Efficiency of opening PostgreSQL database connections


We have a PostgreSQL database to store our C++ application's data, and we use libpqxx to connect to it.

Currently, we open a new pqxx::connection for each transaction we'd like to run. In deployment, we expect to execute at most probably about four or five dozen transactions per minute, and our application is going to be running 24x7x365.

According to the PostgreSQL architectural fundamentals,

...[the PostgreSQL server process] starts ("forks") a new process for each connection.

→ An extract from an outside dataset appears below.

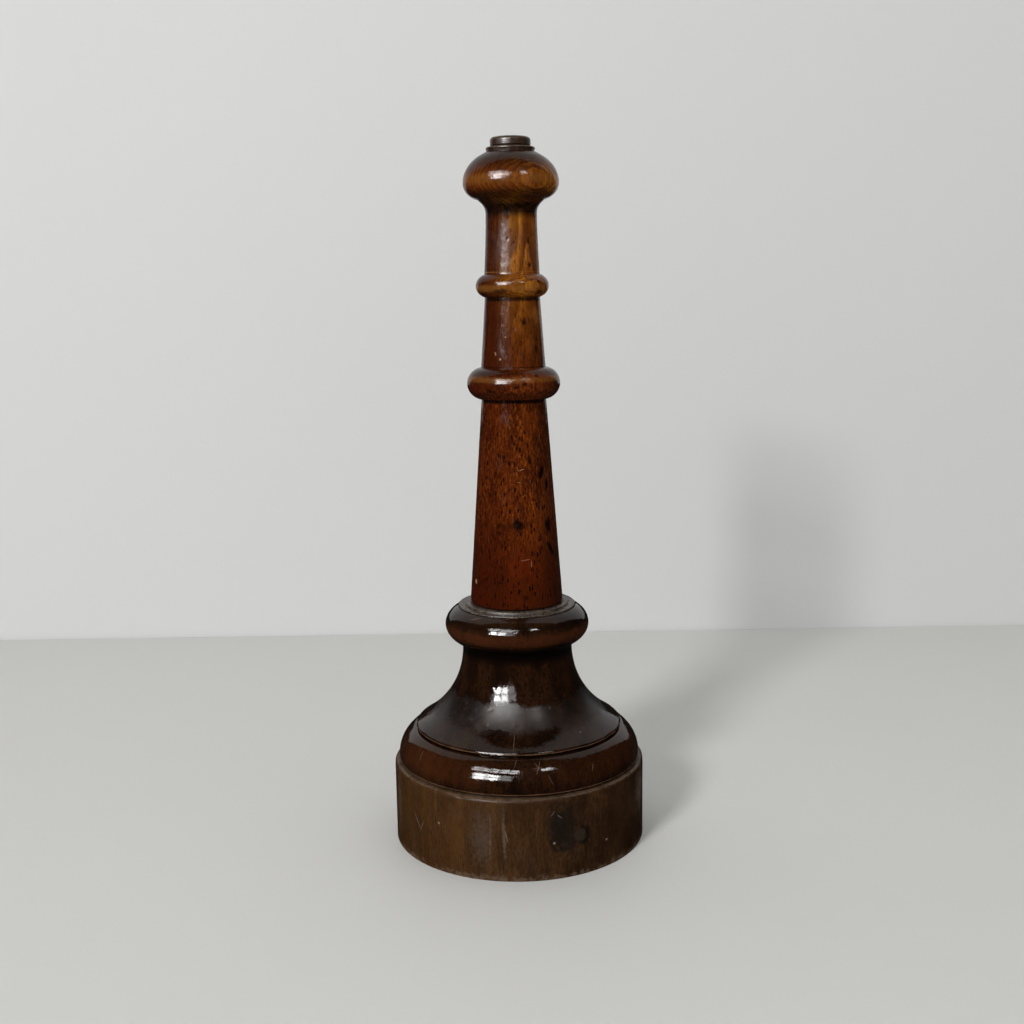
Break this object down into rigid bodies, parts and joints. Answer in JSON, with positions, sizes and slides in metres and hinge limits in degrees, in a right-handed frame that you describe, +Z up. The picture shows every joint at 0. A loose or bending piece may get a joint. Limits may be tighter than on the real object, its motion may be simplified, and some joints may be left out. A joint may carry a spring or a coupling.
{
  "type": "pepper mill",
  "caption": "Large turned-wood pepper mill: receiver cup, bell body with iron grinder, tall ringed column that turns as the crank, and a finial nut that sets the grind.",
  "frame": {"origin": "centre of the cup's foot, on the surface it stands on", "axes": "+Z up the axis that everything is turned on; +X and +Y are level, and nothing distinguishes them outside"},
  "size_m": [0.1464, 0.1464, 0.4],
  "materials": {
    "cup_wood": "oiled hardwood, semi-matte, worn",
    "dark_wood": "dark stained hardwood, high-gloss varnish",
    "column_wood": "red-brown hardwood, glossy varnish",
    "finial_wood": "dark stained hardwood, glossy varnish",
    "grinder_iron": "bare cast iron, oiled",
    "spindle_steel": "drawn bar, dull",
    "screw_steel": "turned steel, slightly tarnished",
    "brass": "turned brass, tarnished"
  },
  "bodies": {
    "cup": {"receiver_cup": "cup_wood"},
    "mill_body": {"bell_body": "dark_wood", "seat_collar": "dark_wood", "grinding_ring": "grinder_iron", "ring_screws": "screw_steel", "spindle_bridge": "grinder_iron", "bridge_rivets": "screw_steel"},
    "spring_seat": {"spring_washer": "brass", "spindle_spring": "screw_steel"},
    "spindle": {"spindle": "spindle_steel", "grinding_cone": "grinder_iron", "cone_washer": "screw_steel", "cone_pin": "screw_steel"},
    "head": {"column": "column_wood", "drive_plate": "grinder_iron", "drive_screws": "screw_steel", "finial_washer": "finial_wood", "washer_pins": "screw_steel"},
    "nut": {"finial_nut": "finial_wood", "nut_insert": "brass"}
  },
  "joints": [
    {"name": "body_lift", "type": "slide", "parent": "cup", "child": "mill_body", "axis": [0, 0, 1], "range_m": [0, 0.06]},
    {"name": "head_turn", "type": "hinge", "parent": "mill_body", "child": "spring_seat", "pos_m": [0, 0, 0.14], "axis": [0, 0, 1], "continuous": true},
    {"name": "grind_adjust", "type": "slide", "parent": "spring_seat", "child": "spindle", "axis": [0, 0, 1], "range_m": [-0.001, 0.001], "deforming": ["spindle_spring"]},
    {"name": "head_lift", "type": "slide", "parent": "spring_seat", "child": "head", "axis": [0, 0, 1], "range_m": [0, 0.3]},
    {"name": "nut_turn", "type": "hinge", "parent": "head", "child": "nut", "pos_m": [0, 0, 0.395], "axis": [0, 0, 1], "range_deg": [-360, 360]}
  ],
  "couplings": [
    {"joint": "nut_turn", "follows": "grind_adjust", "rad_per_m": -6283.2}
  ]
}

That sounds to me like our method of opening a new pqxx::connection for every transaction is really inefficient, since we are indirectly spawning a few dozen new processes every minute. Is this something that we should really be worried about?

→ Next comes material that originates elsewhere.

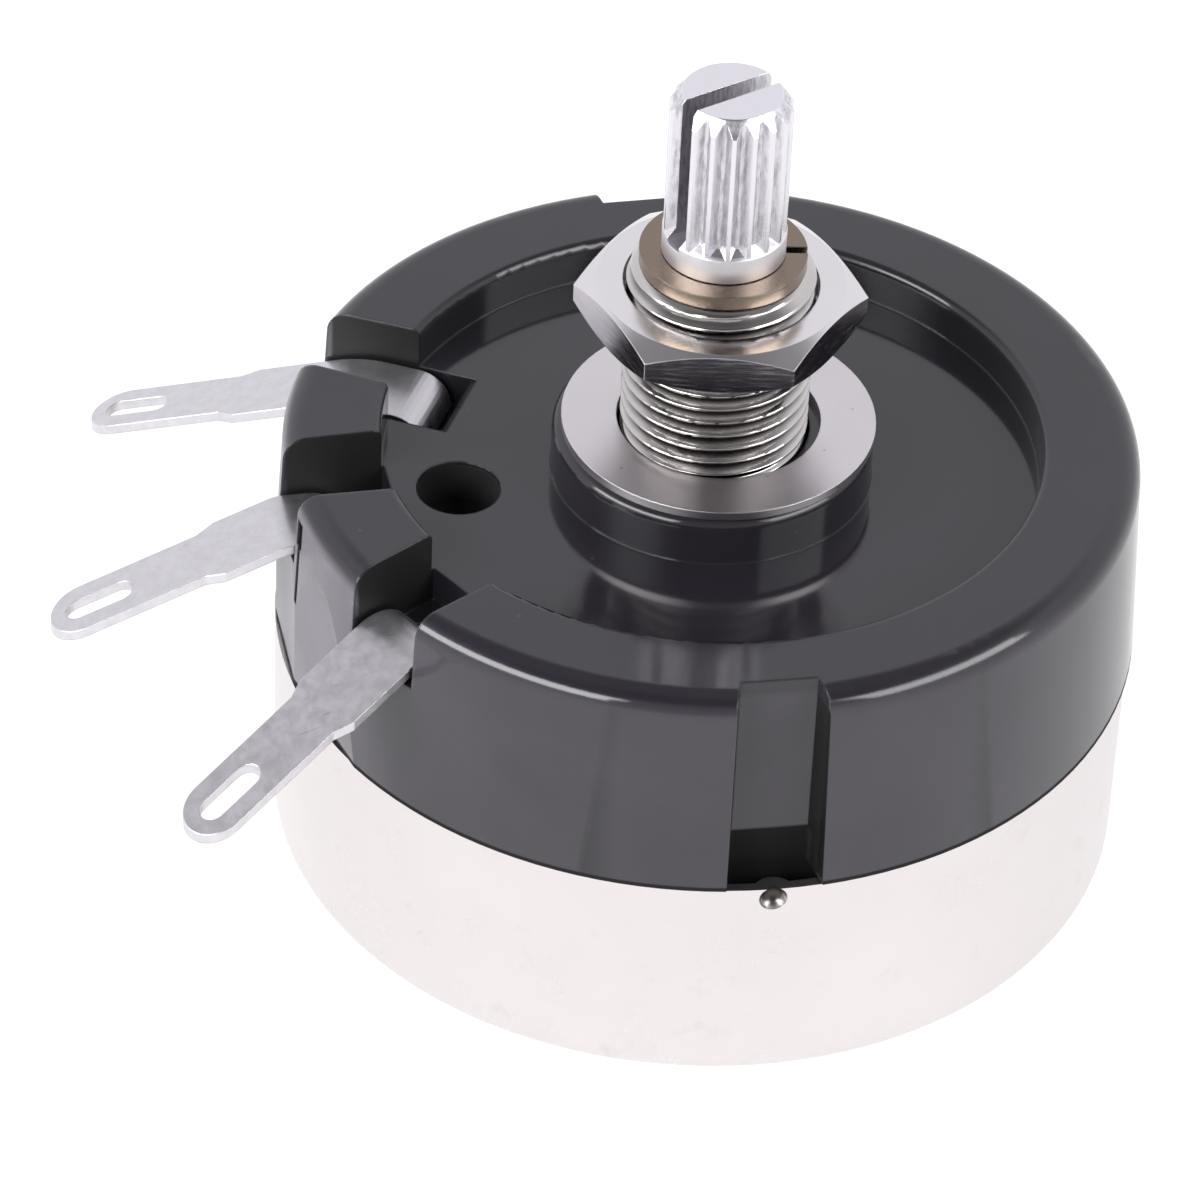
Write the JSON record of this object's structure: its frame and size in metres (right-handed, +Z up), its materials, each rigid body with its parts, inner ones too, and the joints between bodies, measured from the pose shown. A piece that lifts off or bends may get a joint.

I see here on the PostgreSQL wiki that PostgreSQL does not, itself, maintain a pool of client connection processes, so it would seem that we do indeed need to worry about it. If so, is there a "proper" way to keep pqxx::connection objects around indefinitely so that a new process isn't being forked every time I need to connect to the database? Keep in mind that my application needs to run all day, every day, so it would be unacceptable for my TCP connections to drop after a long period of time.


Solution

  • What you're doing is inefficient, but not drastically so. PostgreSQL's fork cost is low on a unix platform; backends are fairly cheap to create and destroy.

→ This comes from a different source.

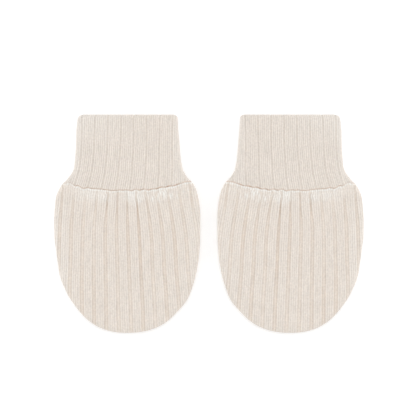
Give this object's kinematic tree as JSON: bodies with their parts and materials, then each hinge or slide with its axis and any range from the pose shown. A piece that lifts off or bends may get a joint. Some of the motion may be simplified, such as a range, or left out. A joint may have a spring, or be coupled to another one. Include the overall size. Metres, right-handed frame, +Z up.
{
  "type": "pair of baby mittens",
  "caption": "Pair of newborn mittens in wide rib knit, laid flat: egg-shaped bodies gathered at a sagging wrist seam onto long cuffs folded double.",
  "frame": {"origin": "under the middle of the pair, on the surface that it lies on", "axes": "+Z up, +X to the right across the pair, +Y towards the cuffs' folds"},
  "size_m": [0.1692, 0.12, 0.0057],
  "materials": {
    "rib_knit": "matt cream cotton rib knit, wide ribs with fine wales"
  },
  "bodies": {
    "root": {"left_front_panel": "rib_knit", "left_back_panel": "rib_knit", "left_cuff": "rib_knit", "right_front_panel": "rib_knit", "right_back_panel": "rib_knit", "right_cuff": "rib_knit"}
  },
  "joints": []
}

    The setup, authentication etc does take time, so you'll increase your transaction latencies.

    It would be preferable to use a connection pool, either in-app or in a proxy like pgbouncer. That said, for "a few dozen connections per minute" I wouldn't be too worried unless you're facing load issues. It's ugly, but it's just not that bad.

    TCP connections don't just "drop" after some set period though. Unless you're behind some resource-limited stateful NAT router or firewall they can remain idle indefinitely. If you are you just need to enable TCP keepalives. There is no real reason not to hold a connection open as long as you like.

    In any case, your application should already have retry logic for connection loss because backends can die due to admin action, a PostgreSQL server crash recovery and restart, bugs, server resource exhaustion causing OOM, etc. Never, ever fire and forget a transaction. Your app should remember the full state required to redo the whole xact from the start until it receives confirmation that the xact has committed from the DB. If there's a failure at any step it should be able to reconnect and retry.